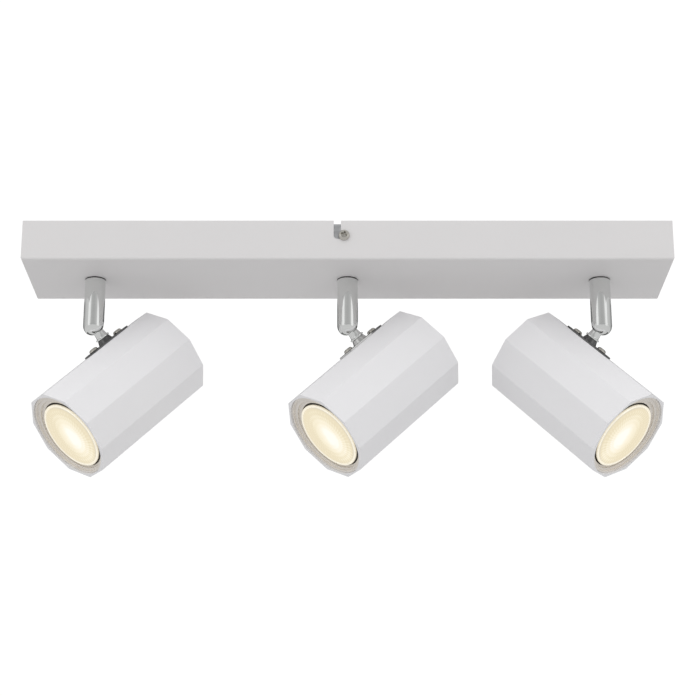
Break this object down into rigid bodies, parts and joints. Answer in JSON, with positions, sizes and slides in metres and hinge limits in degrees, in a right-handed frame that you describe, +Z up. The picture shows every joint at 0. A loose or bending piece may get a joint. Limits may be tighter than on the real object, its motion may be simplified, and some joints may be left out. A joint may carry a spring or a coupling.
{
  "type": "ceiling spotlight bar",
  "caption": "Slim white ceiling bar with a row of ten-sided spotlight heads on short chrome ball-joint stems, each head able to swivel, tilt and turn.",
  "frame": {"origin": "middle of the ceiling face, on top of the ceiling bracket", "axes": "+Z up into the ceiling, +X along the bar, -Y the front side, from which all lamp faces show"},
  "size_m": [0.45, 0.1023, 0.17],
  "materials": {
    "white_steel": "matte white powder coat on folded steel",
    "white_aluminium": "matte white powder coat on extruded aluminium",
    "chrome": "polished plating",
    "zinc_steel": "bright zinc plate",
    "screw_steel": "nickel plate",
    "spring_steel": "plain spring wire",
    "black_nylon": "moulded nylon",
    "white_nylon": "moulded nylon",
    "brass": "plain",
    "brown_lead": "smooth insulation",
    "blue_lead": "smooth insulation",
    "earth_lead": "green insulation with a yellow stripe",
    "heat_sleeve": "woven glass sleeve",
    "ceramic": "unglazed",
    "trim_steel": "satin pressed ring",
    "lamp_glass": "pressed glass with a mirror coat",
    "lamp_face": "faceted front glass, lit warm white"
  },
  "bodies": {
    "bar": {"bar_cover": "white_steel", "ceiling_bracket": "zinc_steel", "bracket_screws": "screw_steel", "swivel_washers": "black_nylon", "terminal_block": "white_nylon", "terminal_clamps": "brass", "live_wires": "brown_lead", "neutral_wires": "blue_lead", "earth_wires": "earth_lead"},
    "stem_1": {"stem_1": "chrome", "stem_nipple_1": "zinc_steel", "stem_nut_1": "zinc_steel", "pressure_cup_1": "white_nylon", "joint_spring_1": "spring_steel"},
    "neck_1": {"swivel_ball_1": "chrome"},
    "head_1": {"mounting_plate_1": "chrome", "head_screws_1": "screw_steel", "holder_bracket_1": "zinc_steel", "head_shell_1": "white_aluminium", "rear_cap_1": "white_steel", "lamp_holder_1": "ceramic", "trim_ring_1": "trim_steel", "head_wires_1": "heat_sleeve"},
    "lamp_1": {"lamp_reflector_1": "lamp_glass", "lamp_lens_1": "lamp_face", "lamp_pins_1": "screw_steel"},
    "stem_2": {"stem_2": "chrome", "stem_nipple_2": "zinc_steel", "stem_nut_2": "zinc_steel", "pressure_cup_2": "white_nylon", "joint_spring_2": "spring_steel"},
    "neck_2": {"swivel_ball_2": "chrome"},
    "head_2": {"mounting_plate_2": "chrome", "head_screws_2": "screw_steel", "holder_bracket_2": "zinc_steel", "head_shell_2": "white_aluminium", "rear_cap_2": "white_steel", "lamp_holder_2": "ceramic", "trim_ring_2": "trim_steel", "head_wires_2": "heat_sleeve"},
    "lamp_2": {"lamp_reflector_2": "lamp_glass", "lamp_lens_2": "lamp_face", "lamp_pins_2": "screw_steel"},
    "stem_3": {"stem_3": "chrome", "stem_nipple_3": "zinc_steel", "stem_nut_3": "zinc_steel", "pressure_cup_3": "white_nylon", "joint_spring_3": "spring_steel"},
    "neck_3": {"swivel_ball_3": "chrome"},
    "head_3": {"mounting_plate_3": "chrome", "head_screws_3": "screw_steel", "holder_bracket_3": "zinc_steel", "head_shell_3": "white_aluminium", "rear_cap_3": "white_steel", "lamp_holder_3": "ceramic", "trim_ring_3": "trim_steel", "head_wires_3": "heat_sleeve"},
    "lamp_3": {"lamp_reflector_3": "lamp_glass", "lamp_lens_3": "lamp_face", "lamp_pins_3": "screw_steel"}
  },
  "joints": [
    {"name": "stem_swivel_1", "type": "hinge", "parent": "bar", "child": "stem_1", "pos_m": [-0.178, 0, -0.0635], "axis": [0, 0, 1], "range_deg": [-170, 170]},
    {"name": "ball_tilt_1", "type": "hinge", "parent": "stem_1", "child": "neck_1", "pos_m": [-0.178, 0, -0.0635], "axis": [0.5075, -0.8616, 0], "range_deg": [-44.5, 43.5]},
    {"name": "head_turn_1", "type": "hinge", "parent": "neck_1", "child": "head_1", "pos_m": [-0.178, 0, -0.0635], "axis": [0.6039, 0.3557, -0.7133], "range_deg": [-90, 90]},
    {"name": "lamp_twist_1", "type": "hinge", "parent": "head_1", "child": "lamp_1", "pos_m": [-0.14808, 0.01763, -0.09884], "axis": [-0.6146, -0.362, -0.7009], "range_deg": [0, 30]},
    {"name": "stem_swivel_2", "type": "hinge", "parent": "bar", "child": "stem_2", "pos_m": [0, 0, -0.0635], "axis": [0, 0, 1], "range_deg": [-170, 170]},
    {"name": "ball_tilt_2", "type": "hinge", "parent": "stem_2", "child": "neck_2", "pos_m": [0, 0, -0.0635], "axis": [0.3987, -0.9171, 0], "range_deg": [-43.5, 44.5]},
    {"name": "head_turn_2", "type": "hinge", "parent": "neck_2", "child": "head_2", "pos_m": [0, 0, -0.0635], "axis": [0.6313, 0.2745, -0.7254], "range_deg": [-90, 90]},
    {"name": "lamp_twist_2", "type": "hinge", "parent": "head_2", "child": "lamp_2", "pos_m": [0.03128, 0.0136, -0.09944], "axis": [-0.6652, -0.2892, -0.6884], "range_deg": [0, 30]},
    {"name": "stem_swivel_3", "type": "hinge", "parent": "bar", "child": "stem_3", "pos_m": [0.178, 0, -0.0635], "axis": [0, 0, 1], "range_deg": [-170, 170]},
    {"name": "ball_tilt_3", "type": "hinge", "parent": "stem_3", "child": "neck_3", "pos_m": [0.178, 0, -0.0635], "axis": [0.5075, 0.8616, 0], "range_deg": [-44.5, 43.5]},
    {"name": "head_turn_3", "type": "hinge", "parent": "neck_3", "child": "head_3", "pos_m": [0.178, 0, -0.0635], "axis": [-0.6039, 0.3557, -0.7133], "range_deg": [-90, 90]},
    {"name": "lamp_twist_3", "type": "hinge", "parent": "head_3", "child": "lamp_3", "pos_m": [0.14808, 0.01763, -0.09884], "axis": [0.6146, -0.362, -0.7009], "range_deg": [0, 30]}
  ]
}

++++

_Directions_
Nothing should be left out: repeat all of the data exactly.

_Reply_
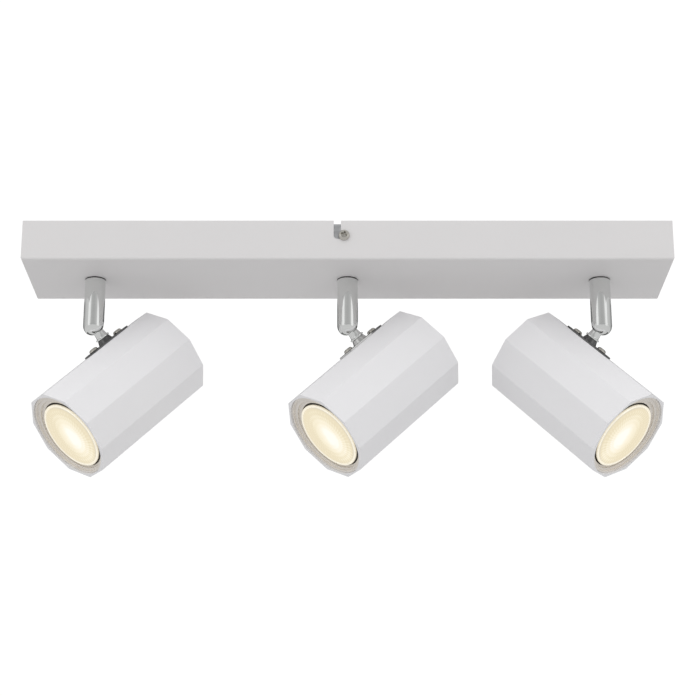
Break this object down into rigid bodies, parts and joints. Answer in JSON, with positions, sizes and slides in metres and hinge limits in degrees, in a right-handed frame that you describe, +Z up. The picture shows every joint at 0. A loose or bending piece may get a joint. Limits may be tighter than on the real object, its motion may be simplified, and some joints may be left out. A joint may carry a spring or a coupling.
{
  "type": "ceiling spotlight bar",
  "caption": "Slim white ceiling bar with a row of ten-sided spotlight heads on short chrome ball-joint stems, each head able to swivel, tilt and turn.",
  "frame": {"origin": "middle of the ceiling face, on top of the ceiling bracket", "axes": "+Z up into the ceiling, +X along the bar, -Y the front side, from which all lamp faces show"},
  "size_m": [0.45, 0.1023, 0.17],
  "materials": {
    "white_steel": "matte white powder coat on folded steel",
    "white_aluminium": "matte white powder coat on extruded aluminium",
    "chrome": "polished plating",
    "zinc_steel": "bright zinc plate",
    "screw_steel": "nickel plate",
    "spring_steel": "plain spring wire",
    "black_nylon": "moulded nylon",
    "white_nylon": "moulded nylon",
    "brass": "plain",
    "brown_lead": "smooth insulation",
    "blue_lead": "smooth insulation",
    "earth_lead": "green insulation with a yellow stripe",
    "heat_sleeve": "woven glass sleeve",
    "ceramic": "unglazed",
    "trim_steel": "satin pressed ring",
    "lamp_glass": "pressed glass with a mirror coat",
    "lamp_face": "faceted front glass, lit warm white"
  },
  "bodies": {
    "bar": {"bar_cover": "white_steel", "ceiling_bracket": "zinc_steel", "bracket_screws": "screw_steel", "swivel_washers": "black_nylon", "terminal_block": "white_nylon", "terminal_clamps": "brass", "live_wires": "brown_lead", "neutral_wires": "blue_lead", "earth_wires": "earth_lead"},
    "stem_1": {"stem_1": "chrome", "stem_nipple_1": "zinc_steel", "stem_nut_1": "zinc_steel", "pressure_cup_1": "white_nylon", "joint_spring_1": "spring_steel"},
    "neck_1": {"swivel_ball_1": "chrome"},
    "head_1": {"mounting_plate_1": "chrome", "head_screws_1": "screw_steel", "holder_bracket_1": "zinc_steel", "head_shell_1": "white_aluminium", "rear_cap_1": "white_steel", "lamp_holder_1": "ceramic", "trim_ring_1": "trim_steel", "head_wires_1": "heat_sleeve"},
    "lamp_1": {"lamp_reflector_1": "lamp_glass", "lamp_lens_1": "lamp_face", "lamp_pins_1": "screw_steel"},
    "stem_2": {"stem_2": "chrome", "stem_nipple_2": "zinc_steel", "stem_nut_2": "zinc_steel", "pressure_cup_2": "white_nylon", "joint_spring_2": "spring_steel"},
    "neck_2": {"swivel_ball_2": "chrome"},
    "head_2": {"mounting_plate_2": "chrome", "head_screws_2": "screw_steel", "holder_bracket_2": "zinc_steel", "head_shell_2": "white_aluminium", "rear_cap_2": "white_steel", "lamp_holder_2": "ceramic", "trim_ring_2": "trim_steel", "head_wires_2": "heat_sleeve"},
    "lamp_2": {"lamp_reflector_2": "lamp_glass", "lamp_lens_2": "lamp_face", "lamp_pins_2": "screw_steel"},
    "stem_3": {"stem_3": "chrome", "stem_nipple_3": "zinc_steel", "stem_nut_3": "zinc_steel", "pressure_cup_3": "white_nylon", "joint_spring_3": "spring_steel"},
    "neck_3": {"swivel_ball_3": "chrome"},
    "head_3": {"mounting_plate_3": "chrome", "head_screws_3": "screw_steel", "holder_bracket_3": "zinc_steel", "head_shell_3": "white_aluminium", "rear_cap_3": "white_steel", "lamp_holder_3": "ceramic", "trim_ring_3": "trim_steel", "head_wires_3": "heat_sleeve"},
    "lamp_3": {"lamp_reflector_3": "lamp_glass", "lamp_lens_3": "lamp_face", "lamp_pins_3": "screw_steel"}
  },
  "joints": [
    {"name": "stem_swivel_1", "type": "hinge", "parent": "bar", "child": "stem_1", "pos_m": [-0.178, 0, -0.0635], "axis": [0, 0, 1], "range_deg": [-170, 170]},
    {"name": "ball_tilt_1", "type": "hinge", "parent": "stem_1", "child": "neck_1", "pos_m": [-0.178, 0, -0.0635], "axis": [0.5075, -0.8616, 0], "range_deg": [-44.5, 43.5]},
    {"name": "head_turn_1", "type": "hinge", "parent": "neck_1", "child": "head_1", "pos_m": [-0.178, 0, -0.0635], "axis": [0.6039, 0.3557, -0.7133], "range_deg": [-90, 90]},
    {"name": "lamp_twist_1", "type": "hinge", "parent": "head_1", "child": "lamp_1", "pos_m": [-0.14808, 0.01763, -0.09884], "axis": [-0.6146, -0.362, -0.7009], "range_deg": [0, 30]},
    {"name": "stem_swivel_2", "type": "hinge", "parent": "bar", "child": "stem_2", "pos_m": [0, 0, -0.0635], "axis": [0, 0, 1], "range_deg": [-170, 170]},
    {"name": "ball_tilt_2", "type": "hinge", "parent": "stem_2", "child": "neck_2", "pos_m": [0, 0, -0.0635], "axis": [0.3987, -0.9171, 0], "range_deg": [-43.5, 44.5]},
    {"name": "head_turn_2", "type": "hinge", "parent": "neck_2", "child": "head_2", "pos_m": [0, 0, -0.0635], "axis": [0.6313, 0.2745, -0.7254], "range_deg": [-90, 90]},
    {"name": "lamp_twist_2", "type": "hinge", "parent": "head_2", "child": "lamp_2", "pos_m": [0.03128, 0.0136, -0.09944], "axis": [-0.6652, -0.2892, -0.6884], "range_deg": [0, 30]},
    {"name": "stem_swivel_3", "type": "hinge", "parent": "bar", "child": "stem_3", "pos_m": [0.178, 0, -0.0635], "axis": [0, 0, 1], "range_deg": [-170, 170]},
    {"name": "ball_tilt_3", "type": "hinge", "parent": "stem_3", "child": "neck_3", "pos_m": [0.178, 0, -0.0635], "axis": [0.5075, 0.8616, 0], "range_deg": [-44.5, 43.5]},
    {"name": "head_turn_3", "type": "hinge", "parent": "neck_3", "child": "head_3", "pos_m": [0.178, 0, -0.0635], "axis": [-0.6039, 0.3557, -0.7133], "range_deg": [-90, 90]},
    {"name": "lamp_twist_3", "type": "hinge", "parent": "head_3", "child": "lamp_3", "pos_m": [0.14808, 0.01763, -0.09884], "axis": [0.6146, -0.362, -0.7009], "range_deg": [0, 30]}
  ]
}